El torrente emocional de Centauros del Desierto es continuo, pero cabe señalar tres puntos culminantes. El arranque, tras la hermosa canción de los créditos, es uno de los más deslumbrantes jamás vistos: la puerta de una cabaña se abre y sus moradores divisan en el horizonte a un jinete polvoriento que se aproxima lentamente a la granja. Mientras una mujer intenta distinguir quién es el visitante, el hermoso tema musical de Max Steiner aporta la atmósfera adecuada para que, en pocos segundos, los espectadores nos sintamos inmersos en la solitaria experiencia de la vida en las llanuras. El jinete resulta ser Ethan Edwards, de cuya persona no vamos a saber mucho a lo largo de la historia. Pero todo indica que es un hombre con pasado. Ford refuerza tanto con sus miradas como con las de Martha, la emoción de unos sentimientos que se reencuentran con esa inesperada visita tras muchos años de separación. La sensibilidad del director capta el gesto más nimio, que a veces encierra en sí mismo una historia: con sólo acariciar el capote de su cuñado comprenderemos que la mujer de la casa estuvo un día enamorada de él. El canto a los grandes héroes y a sus gestas se hace así, con sutileza y armonía, en voz baja y con el corazón palpitando. En pocos westerns existe tal poder de evocación y de condensación, tal fuerza en el reflejo del pasado, tanta serenidad y emoción.
El segundo punto culminante del film es el ataque de los indios a la cabaña de los Edwards, realmente antológico.

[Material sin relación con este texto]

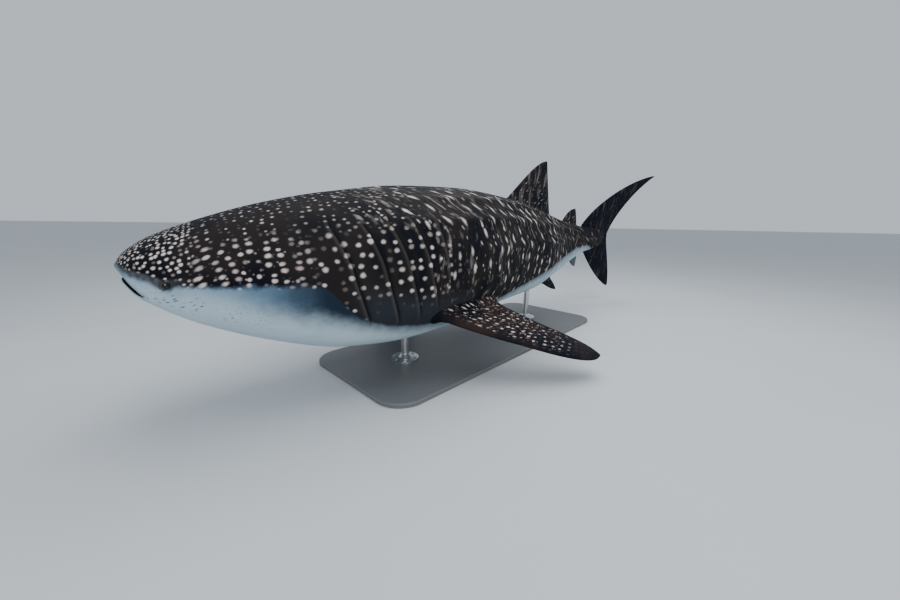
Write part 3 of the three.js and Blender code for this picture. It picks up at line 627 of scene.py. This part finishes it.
def hide_finish():
    f = Finish("hide_spotted")
    skin_map = f.map("hide_map")
    side = f.parts(skin_map)[1]
    round_side = f.maths("ABSOLUTE", side)
    back, turn = f.value("back"), f.value("turn")
    dark_edge, slate_edge = f.value("dark_edge"), f.value("slate_edge")
    row_map = f.joined(f.value("spot_back"), f.value("spot_row"))
    at = f.object_place()
    drift = f.noise(at, 1.7, 4)
    patch = f.noise(at, 3.4, 3)
    fine = f.noise(at, 9, 5, 0.6)
    zone = f.maths("ADD", back, f.scaled(fine, 0.16, -0.08))
    high = f.step(f.maths("ADD", turn, f.scaled(fine, 0.1, -0.05)), 0.40, 0.30)

    # freckles crowd the snout, larger ovals lie in rows over the cheek, and small ones high on the head
    cheek = f.times(f.step(zone, *CHEEK_IN), f.step(zone, *CHEEK_OUT))
    gills_in = f.step(zone, *GILLS_IN)
    ovals = f.most(f.spots(row_map, *CHEEK_OVALS), f.times(f.spots(row_map, *DOTS_BETWEEN), 0.7))
    rounds = f.times(f.spots(row_map, *GILL_ROUNDS), gills_in, f.step(zone, *GILLS_OUT))
    low_head = f.times(f.most(f.times(ovals, cheek), rounds), f.maths("SUBTRACT", 1.0, high))
    small_rows = f.times(f.spots(row_map, *SMALL_ROWS), 0.72)
    high_head = f.times(small_rows, f.most(cheek, gills_in), f.step(zone, *HIGH_HEAD_OUT), high)
    freckles = f.times(f.spots(row_map, *FRECKLES), f.step(zone, *SNOUT_OUT))
    head_spots = f.most(f.maths("ADD", high_head, low_head), freckles)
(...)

La secuencia está cargada de tensión, con Aaron tratando de adelantarse al momento en que su familia se dé cuenta de lo que se les avecina, con ese resplandor rojizo del crepúsculo entrando por los huecos de la cabaña que todo lo simboliza. Nunca llegamos a ver a los indios acercándose, pero sentimos un nudo en el estómago de puro pánico cuando la familia intenta en vano proteger su casa de la salvaje masacre. Se te rompe el corazón cuando los padres apartan a su niña de la ventana y le mandan que se esconda. La niña obedece y se refugia en el cementerio familiar; en su inocencia no comprende la suerte que han corrido sus padres y hermanos. El asalto nunca se ve, y sin embargo es una escena de un suspense devastador.
La reunión final de tío y sobrina, tras la muerte de su raptor, proporciona a la película su escena más patética y al cine uno de los grandes momentos de su historia. En un paisaje de grandiosa ferocidad, Ethan levanta en alto a Debbie, un gesto que copia el de su primer encuentro al comenzar la película, y le dice que es hora de irse a casa. Ese momento crucial tiene un eco inmensamente conmovedor en el breve plano final, tan alabado desde siempre. Durante unos minutos no hay diálogo, sólo el tema de Steiner y los Sons of the Pioneers cantando la balada central. Vemos a la muchacha devuelta a los suyos, reunidas las familias, y mientras todos entran en la casa, Ethan se queda solo…, ya una figura olvidada. Sabe que no que no pertenece a nadie y está condenado a la soledad: tras sujetarse el brazo derecho -un gesto usual de Harry Carey con el que Ford y Wayne le rinden homenaje- se aleja lento y bamboleante hacia un destino desconocido, mientras la puerta que al inicio abría la historia, se cierra a sus espaldas y suena la segunda parte de la canción The Search: «Un hombre busca con alma y corazón, busca por todos los confines sabe que encontrará la paz de su espíritu, pero en dónde, oh Señor, en dónde. Cabalga, cabalga, cabalga.»